The Mounts will face eighth-seeded Cedar Cliff for the championship at 4:30 p.m. today, back at Wenger Field.

All of the District Three baseball and softball games originally slated for Thursday were pushed up to today, in order to get ahead of some bad weather that’s looming ahead of a tight timetable for completion of the tournament.

Ephrata (23-3) won its 17th straight on Tuesday, and will be shooting for its second district in three years.

“I have a question for our team," Ephrata coach Adrian Shelley. “Is (Wednesday’s) game bigger than ... McCaskey in the middle of the season? It shouldn’t be, because we needed to win that one. If it is, than we’re allowing moments to be bigger than they are."

The Mounts seemed very in the moment Tuesday.

Young, a senior lefty who said he’ll decide between playing college ball at Pitt, George Mason or Shippensburg within a week, allowed one hit and no runs while striking out nine through five sweaty innings.

“It’s great to be back (in a district final) and to have a contribution to make this time," said Young, who was a sophomore reserve on the 2016 team. “(Lower Dauphin) was made out to be a great team, but after a couple innings we knew we could hang with these guys."

The Ephrata offense had a modest six hits, five of them singles. But Lower Dauphin pitchers issued —or Ephrata hitters drew — 11 walks.

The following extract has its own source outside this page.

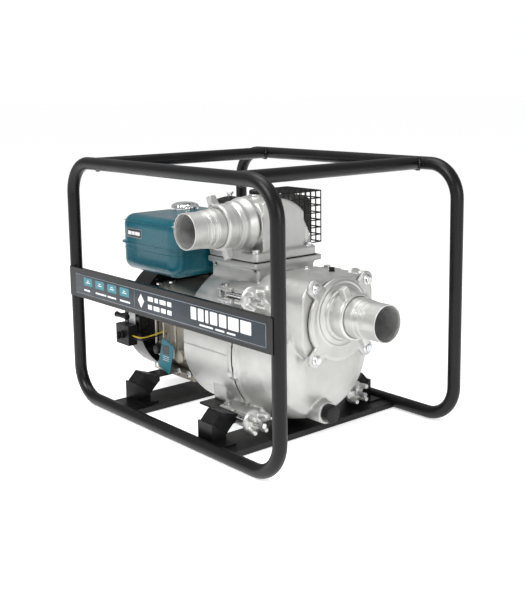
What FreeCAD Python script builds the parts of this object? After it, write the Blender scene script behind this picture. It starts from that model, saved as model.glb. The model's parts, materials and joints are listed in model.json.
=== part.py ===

“We take a lot of pitches," Shelley said. “We do it so every single player can control the strike zone, which changes every day."

The zone was a low one Tuesday, so “don’t elevate" became a mantra.

Adam Schwartz reached base four straight times: double, hit-by-pitch, hit-by-pitch, walk.

Zac McGillan reached three straight: walk, walk, double.

Leadoff man Ricky Bromirski walked twice, singled and scored three times.

The outlier was Adam Maser, who bunted home a run in the second — at one point this year he bunted in 12 straight plate appearances — and had a two-run single an inning later.

The single came when he jumped on the first pitch thrown by the second of five Lower Dauphin pitchers. “The right approach isn’t the same approach every time," Shelley said.

Shelley said Schwartz, a UConn-bound senior righty who’s been his team’s No. 1, will likely get the ball for today’s final.